I will go the Mupo route within a couple of months.
Tired of a too soft fork that doesn't work as desired after switching to aftermarket shock and braided lines.
Emulators require working with oil density and springs rating to adjust the setup, while a cartridge has all controls on top of them.
Why mupo?
 

·
Registered
Joined
·
165 Posts
Because they are equivalent to Andreani but slightly cheaper.
Besides this, Mupo caliber 22 cartridge is a 22mm piston with a 12mm rod, while Andreani Misano is a 20mm piston with 10mm rod.
Mupo has compression and rebound registers click-adjustable, while Andreani has continuous adjustment.
 

·
Registered
Joined
·
10 Posts
Discussion Starter #17
Because they are equivalent to Andreani but slightly cheaper.
Besides this, Mupo caliber 22 cartridge is a 22mm piston with a 12mm rod, while Andreani Misano is a 20mm piston with 10mm rod.
Mupo has compression and rebound registers click-adjustable, while Andreani has continuous adjustment.
Where does ohlins stack against the other two?
 

·
Registered
Joined
·
165 Posts
Don't have any direct experience, but my understanding is that it rates a bit higher.
 

·
Registered
Joined
·
10 Posts
Discussion Starter #19
Excellent!

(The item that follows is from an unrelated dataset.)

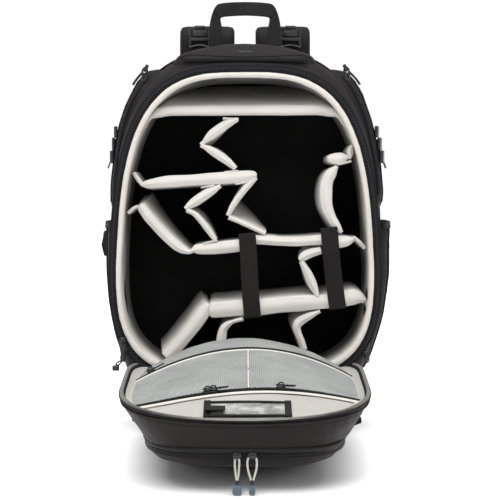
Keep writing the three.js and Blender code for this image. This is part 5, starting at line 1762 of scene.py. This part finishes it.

These are all great responses, thank you guys. I have all but made up my mind on going with the Ohlins Cartridge kit and a 5 piece shock brace from Holeshot-Performance. Wish me luck! Lol
 

·
Registered
Joined
·
67 Posts
I'm about 180-190. Oil weight won't be a factor you really need to consider if you've already decided to go with the cartridges. I used belray HVI 5w, but only because I could get it quicker than the Ohlins R&T oil.

Stupid heavy oil is only a thing because of the leaky rebound check valves in the stock fork.